The surprising GABA story began in the Sabatini lab with a series of experiments designed to see what happens when cells release dopamine. The scientists used optogenetics, a powerful technique that relies on genetic manipulation to selectively sensitize cells to light. In laboratory dishes, researchers tested brain tissue from mice engineered to show activity in dopamine neurons. Typically in such experiments, other neurotransmitters would be blocked in order to highlight dopamine, but Tritsch, a postdoctoral fellow in the Sabatini lab, decided instead to keep the cell in as natural a state as possible.
When Tritsch activated the dopamine neurons and examined their effects on striatal neurons, he naturally expected to observe the effects of dopamine release. Instead, he saw rapid inhibition of the striatal neurons, making it clear that another neurotransmitter – which turned out to be the quick-acting GABA – was at work. This was so unusual that the team launched a series of experiments to confirm that GABA was being released directly by these dopamine neurons.
A standard way to detect GABA is to look for vesicular GABA transporter, or VGAT, a protein that packages and carries GABA into neurotransmitter vesicles. The scientists silenced the gene that makes VGAT in mice and found that the dopamine neurons released GABA even in the absence of VGAT.
The researchers then tested other transporters, zeroing in on one that ferries dopamine and a variety of other neurotransmitters. For reasons they don’t yet understand, this protein – the vesicular monoamine transporter – also shuttles GABA.
“What makes this important now is that every manipulation that has targeted dopamine by targeting the vesicular monoamine transporter has altered GABA as well. And nobody’s paid any attention to it,” said Sabatini. “Every Parkinsonian model that we have in which we’ve lost dopamine has actually lost GABA, too. So we really have to go back now and think: Which of these effects are due to loss of GABA and which are due to loss of dopamine?”
Anatol Kreitzer, an assistant investigator at the Gladstone Institute of Neurological Disease in San Francisco, who was not involved in the research, called the findings remarkable.
“It was totally unexpected,” said Kreitzer, who is also an assistant professor of physiology and neurology at the University of California, San Francisco. “At the molecular level, nobody really expected dopamine neurons to be releasing significant amounts of GABA. At the functional level, it’s surprising that this major modulator of plasticity in the brain, which is so critical for Parkinson’s, for learning and rewards, and for other psychiatric illnesses, can also release GABA. That raises a question as to what role GABA has.”
GABA can very quickly change the electrical state of cells, inhibiting their activity by making them less excitable. Sabatini wonders if the loss of GABA in dopamine neurons could explain why hyperactivity is sometimes seen after chronic loss of these neurons.
The next challenge will be to explore whether other neurons that express the vesicular monoamine transporter also release GABA in addition to neurotransmitters such as serotonin and noradrenaline.
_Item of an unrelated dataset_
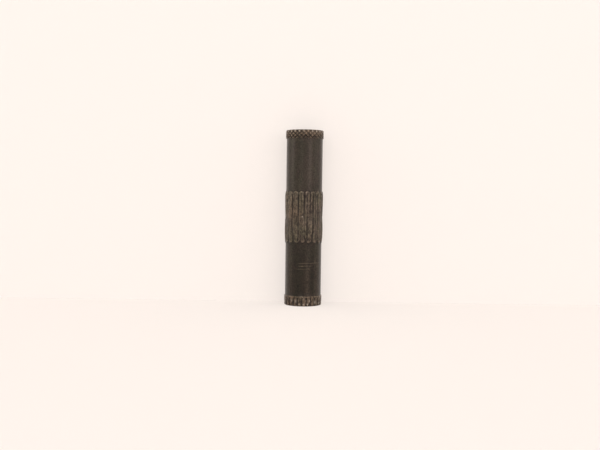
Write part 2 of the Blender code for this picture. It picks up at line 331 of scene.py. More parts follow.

“These findings highlight how little we actually know about the most basic features of cell identity in the brain,” said Sabatini.
Tritsch said what started out as a straightforward project to understand dopamine quickly changed direction, with lots of starts and stops on the way to some exciting new findings.
“It can be nice to come up with a hypothesis, test it, verify it, and have everything fall into place,” he said. “But biology rarely works that way.”
This research was funded by a Nancy Lurie Marks Family Foundation postdoctoral fellowship and by grants from the National Institutes of Health (NS046579 and 4R00NS075136).